The goal of the American food system is to provide access to food for everyone, but small farms like Salatin's may simply not produce enough food or be able to distribute it widely enough to be a feasible solution to the omnivore's dilemma. The majority of America is not pastoral any more, and only a very small, often privileged section of the population can drive far and wide to purchase ethically-produced meat. A final problem is with simple, human desire, free will, and the finitude of time.

Even with the great personal incentive to simply lose weight, many Americans are unable to make dietary changes to realize this goal. In contrast to the more abstract idea of improving the environment, most Americans have a very real and pressing need to normalize their weight and want to do so for social as well as health-related reasons. However, they are still unable to do so.

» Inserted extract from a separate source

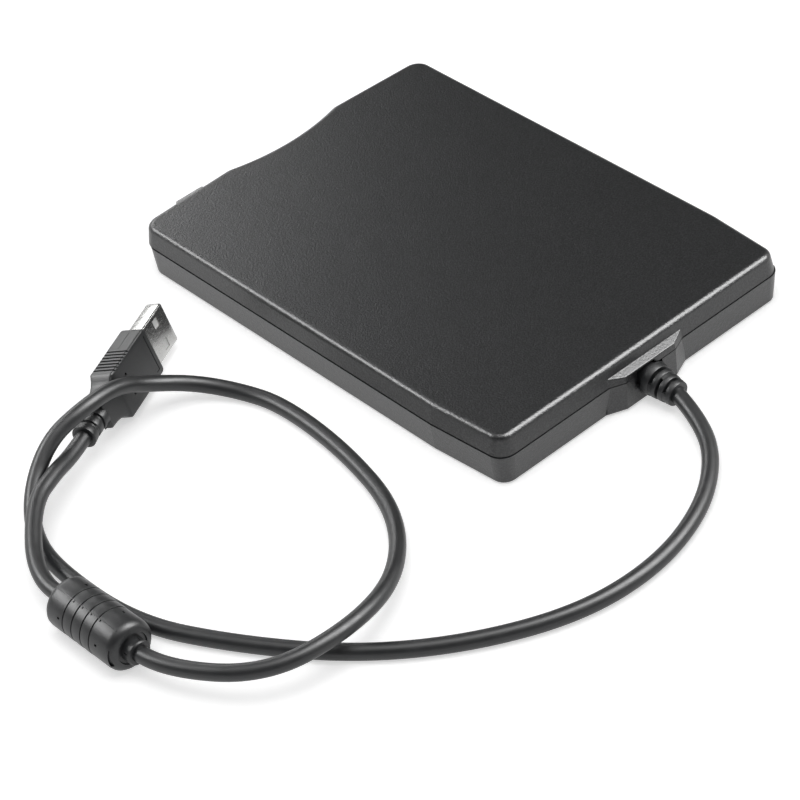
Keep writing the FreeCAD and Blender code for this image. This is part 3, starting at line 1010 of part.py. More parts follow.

Why does Pollan think that ethical pressures will result in changed consumption habits, such as a shying away from fast food, when doctors and other healthcare professionals have been so ineffective in encouraging people to change? Eating is a habit and old habits die hard. Particularly for the poor who do not have an extensive food budget to 'experiment' with new foods that they may not like, Pollan's model is unsuitable.

Pollan has attempted to counter his critics by protesting that eating in season should be cheaper than fast, processed foods. "A salad of grated root vegetables, for example, is a refreshing change from lettuce, and far more nutritious" (Worthen 2010). But once again, this presumes that the eater has the time to learn how to prepare tough root vegetables, when he or she may simply be grateful that his child eats cheap canned peas, even if.